● Stated problem
Begin at the first line and end at the line containing "from math import". Extract exactly those lines.

● Data lines
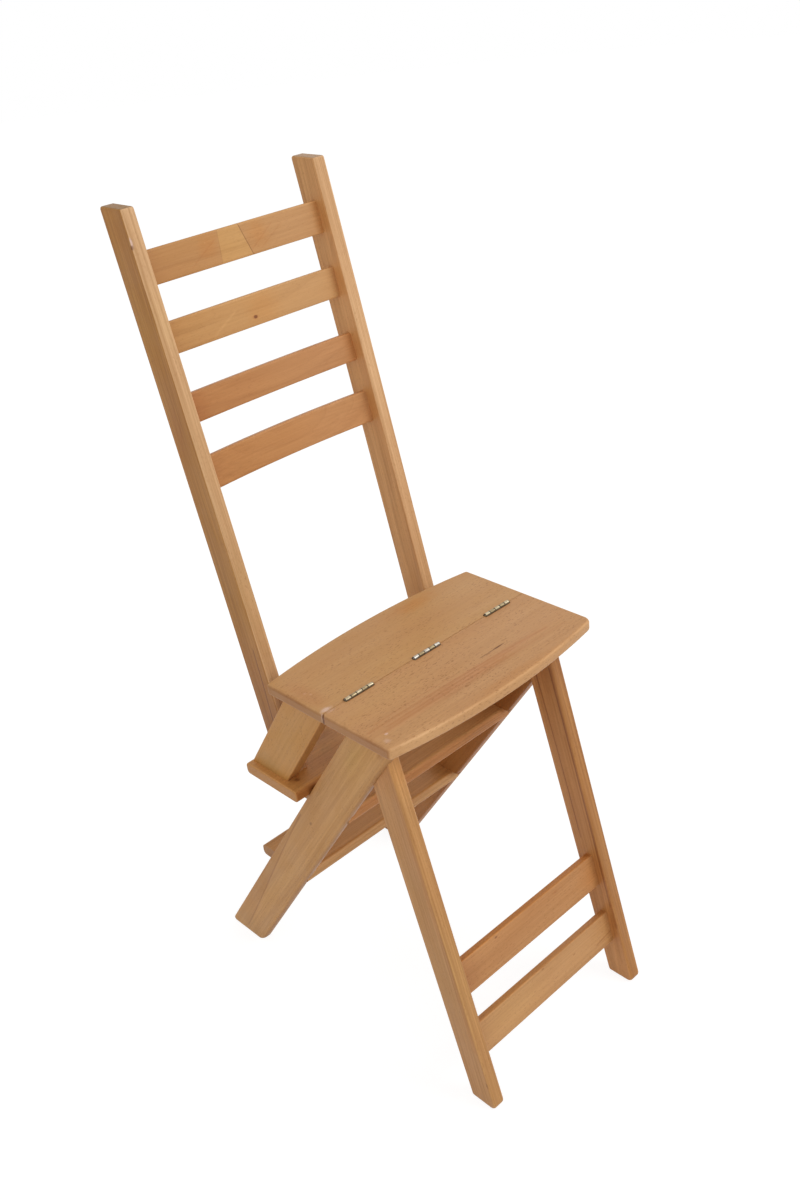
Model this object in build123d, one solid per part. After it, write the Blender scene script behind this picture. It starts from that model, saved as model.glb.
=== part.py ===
from build123d import *
import os
from math import atan, cos, degrees, hypot, radians, sin, tan

# Library step chair: a chair whose rear half turns over on hinges in the seat and becomes a set of steps.
# Millimetres. +Z is up and the chair's front faces -Y. It is drawn with the seat's split line at Y = 0,
# and moved at the end so that the origin is on the floor, in the middle of the chair's footprint.
# "Left" is the sitter's left hand, which is +X. Pieces in pairs are drawn on the left and mirrored.

# Seat
seat_height = 460.0
seat_width = 298.7
seat_thickness = 13.3
seat_front_depth = 95.1
seat_front_crown = 14.3
seat_rear_depth = 88.9
seat_rear_crown = 13.3
seat_corner_radius = 4.3
seat_worn_corner_radius = 10.0
seat_edge_radius = 3.8
split_gap = 0.6

# Hinges in the split line
hinge_length = 38.0
left_hinge_inset = 45.35
middle_hinge_offset = -4.8
right_hinge_inset = 49.15
hinge_lift = 0.25
leaf_width = 12.0
leaf_thickness = 1.2
knuckle_count = 5
knuckle_radius = 2.3
knuckle_end_gap = 0.15
barrel_clearance = 0.4
barrel_end_clearance = 0.6
pin_radius = 1.1
pin_clearance = 0.05
pin_chamfer = 0.3
screw_spacing = 23.0
screw_length = 12.0
screw_shank_radius = 1.1
screw_head_radius = 2.2
screw_tip = 2.0
screw_clearance = 0.05
screw_pilot_spare = 0.4
screw_slot_width = 0.6
screw_slot_depth = 0.5

# Timber sections
frame_thickness = 15.3
short_board_thickness = 16.0
long_board_width = 52.0
short_board_width = 50.0
board_angle = 35.2
arris_radius = 1.8
leg_arris_radius = 3.0
worn_arris_radius = 6.5

# Front legs
leg_stand_in = 5.8
leg_toe_reach = 170.7
leg_foot_width = 36.0
leg_head_reach = 55.0
leg_head_width = 41.5
leg_toe_radius = 7.0
leg_heel_radius = 3.5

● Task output
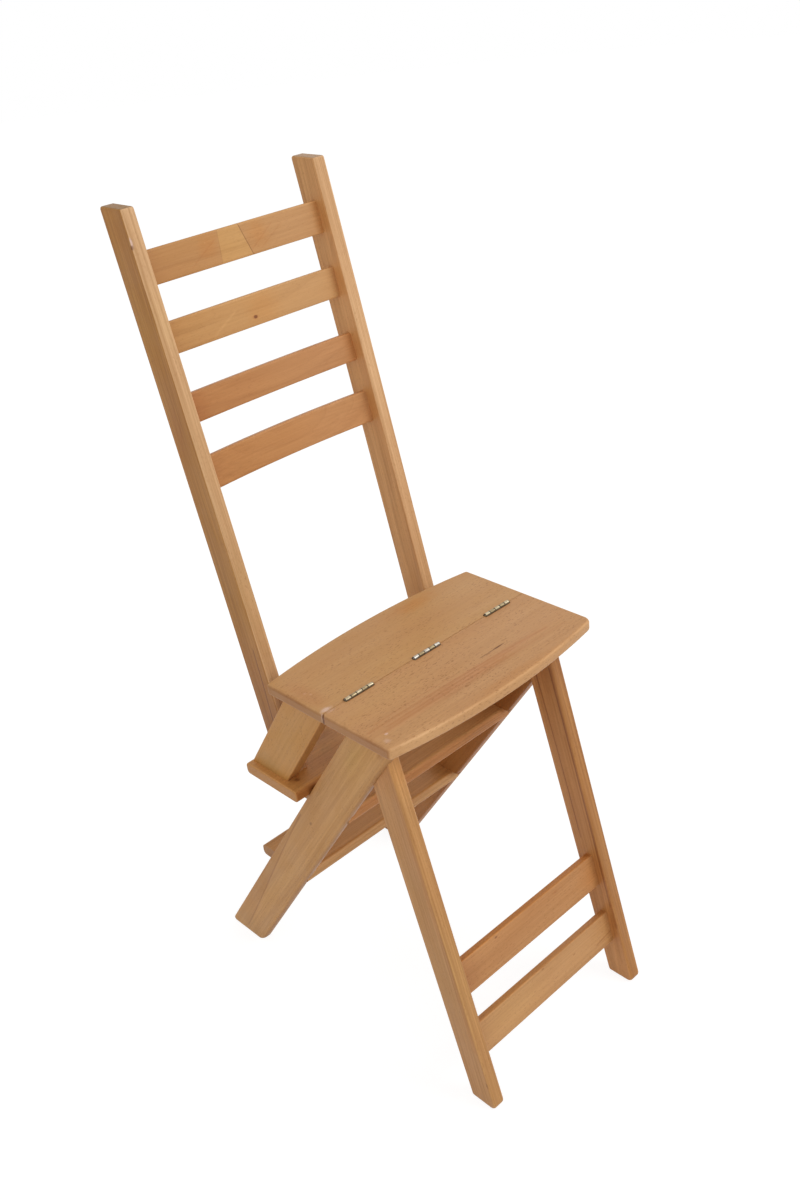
Model this object in build123d, one solid per part. After it, write the Blender scene script behind this picture. It starts from that model, saved as model.glb.
=== part.py ===
from build123d import *
import os
from math import atan, cos, degrees, hypot, radians, sin, tan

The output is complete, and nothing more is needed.